AW: MDR-Intendant Udo Reiter kündet vorzeitigen Abschied an
Ist eigentlich nicht schon im ersten Satz des zweiten Absatzes eine Unwahrheit enthalten? - Wenn ich mich richtig erinnere, begann das Thüringer Fernsehprogramm doch aus Gera zu senden, und wieviele Jahre kam der Hörfunk denn noch aus Weimar, bevor dann aus Erfurt gesendet wurde.
Stimmt, das Thüringen-Fernsehen startete aus Gera, aus dem Stasi-Gelände nahe der Eselsbrücke im Norden der Stadt. Adresse
Hermann-Drechsler-Straße. Der Bau, in dem man damals arbeitete, war glaube ich die Kantine oder der "Kultursaal", in der Karte leicht schräg links oberhalb des "A". Heute sitzt auf dem Gelände u.a. das Finanzamt Gera. Der Hörfunk kam aus Weimar aus der Nietzsche-Gedächtnishalle und zog AFAIR erst 2000 nach Erfurt. Die Nietzsche-Halle ist innen weitgehend geschändet, im Keller grassiert der Schimmel, von Funk-Aktivitäten ist nicht mehr viel zu erkennen. Selbst die Glasscheiben zwischen den Studioräumen haben Beine bekommen.
War mir idT auch unbekannt, Achims Hitparade hat darüber nicht berichtet...
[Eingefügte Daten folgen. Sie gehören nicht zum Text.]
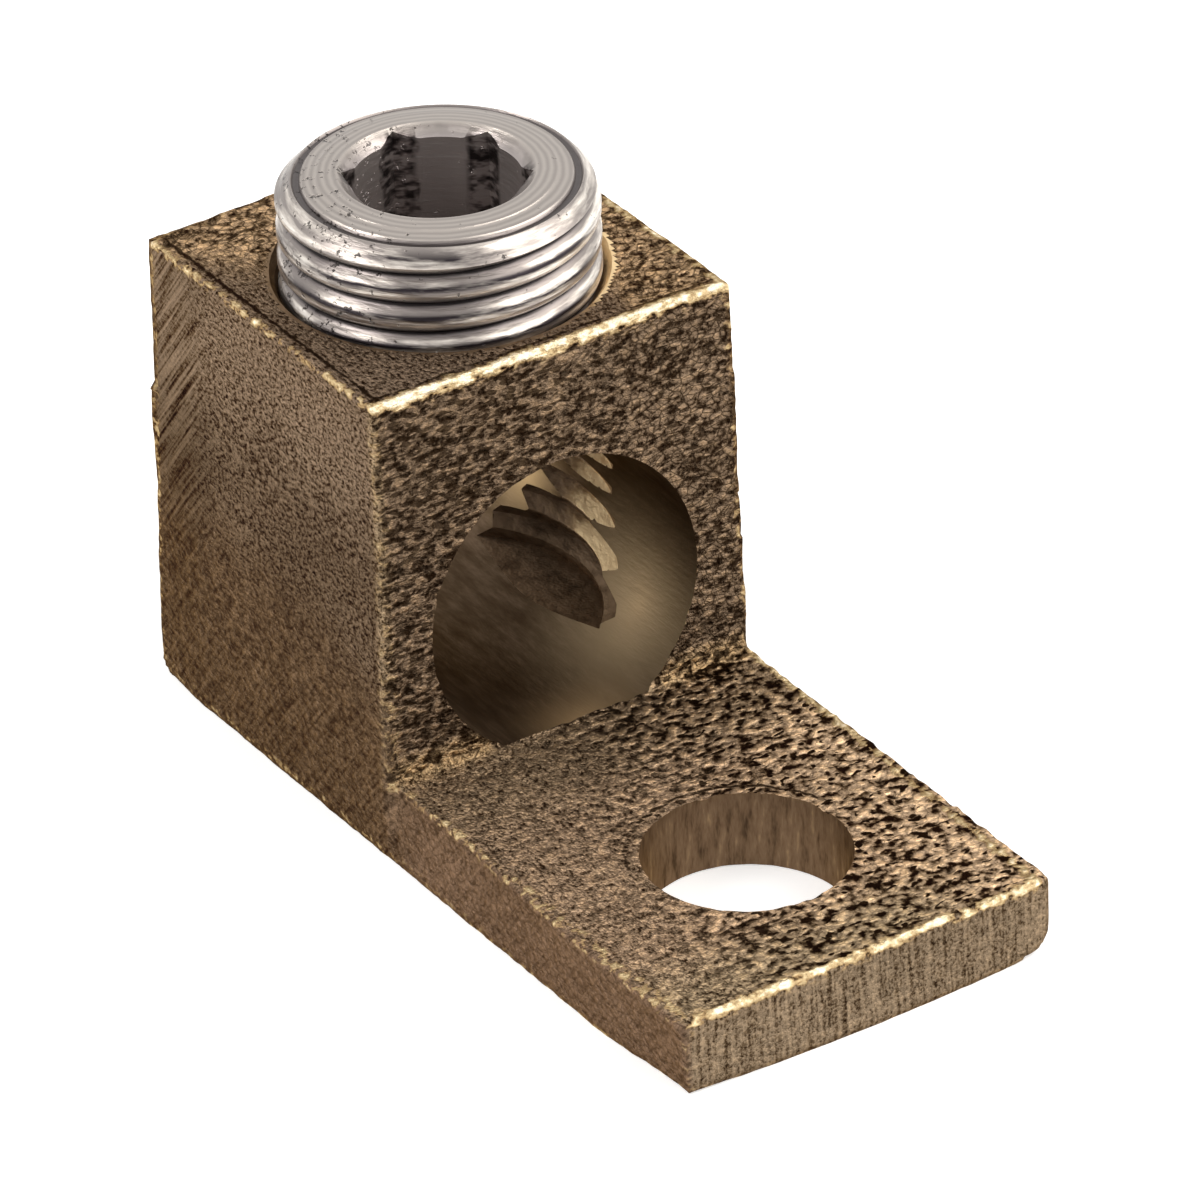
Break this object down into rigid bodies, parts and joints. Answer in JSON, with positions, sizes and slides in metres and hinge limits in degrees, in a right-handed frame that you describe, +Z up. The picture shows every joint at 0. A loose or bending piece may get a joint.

Die Indieszene wurde traditionell von DT64 beleuchtet, doch die entsprechenden Redakteure und Moderatoren sind Anfang 1992 zum ORB gegangen: Lutz Schramm (Parocktikum), Holger Luckas, Ronald Galenza. Auf MDR-DT64 hielt Marion Brasch noch ein wenig die Fahne oben, bis sie vergrault wurde. Dann spielte Ralf Bienieck ab und an noch etwas aus dieser Richtung, doch seit etwa 1994 war dann alles aus. Zur gleichen Zeit konnte man u.U. auf Energy Sachsen noch etwas vernehmen, selbst SAW hatte mal nachts eine passende Sendung (hieß glaube ich "Schallmauer"). Diese Bereiche sind seit spätestens der zweiten Hälfte der 90er Jahre, wenn überhaupt, nur noch in offenen Kanälen und NKLs zu finden. Ich habe dann auch vollständig den Überblick verloren, was es da vielleicht noch geben könnte.
Es muß nichtmal schräges Indie aus irgendwelchen ostdeutschen Kellern sein: solange auf dem MDR nicht auch mal Gerhard Gundermann ohne "Exotenstatus" laufen kann oder Dota, die Kleingeldprinzessin, solange ist das für mich keine vollwertige Anstalt. Solange werden nämlich ganze Kulturkreise ausgeschlossen. Holger Luckas spielt auf Radio Eins durchaus noch neue deutsche Musik, die gewissen Wert und erkennbar liebevoll ist. Ein Name, der mir recht aktuell hängengeblieben ist und der zum CD-Kauf führte, ist Moritz Krämer, eigentlich ein Theatermusiker aus Berlin, der auch schon im MDR-Sendegebiet arbeitete. Ich bezweifle, daß auf Jump so etwas laufen würde. Das Programm hat doch die Sensibilität und die Anmutung einer Planierraupe und will also auch solche Hörer ansprechen. Da ist kein Platz für feinsinniges - und es wäre auch ein zu derber Kontrast zu Rockenberg. Und für Figaro ist sowas vermutlich nicht Figaro genug. Auf Sputnik könnte sowas nach der Plättung letzten Sommer höchstens noch am späteren Abend laufen, dürfte aber von kaum jemandem wertgeschätzt werden, da man die, die es wertschätzen könnten, mit der Ausrichtung zum Beraterfunk gegen Standard-Dudelfunkhörer eingetauscht hat.
Den "identitätsstiftenden Heimatsender" glaube ich durchaus - aber nur für Leute wie den 30-jährigen Senioren bei mir auf Arbeit, der MDR 1 hört und dessen Handy mit Karat klingelt. In meinem "freiwillig" gesuchten Umfeld von Leuten um 30 ist der MDR nur Garant für Übelkeit, teils mit Ausnahme von etwas Figaro.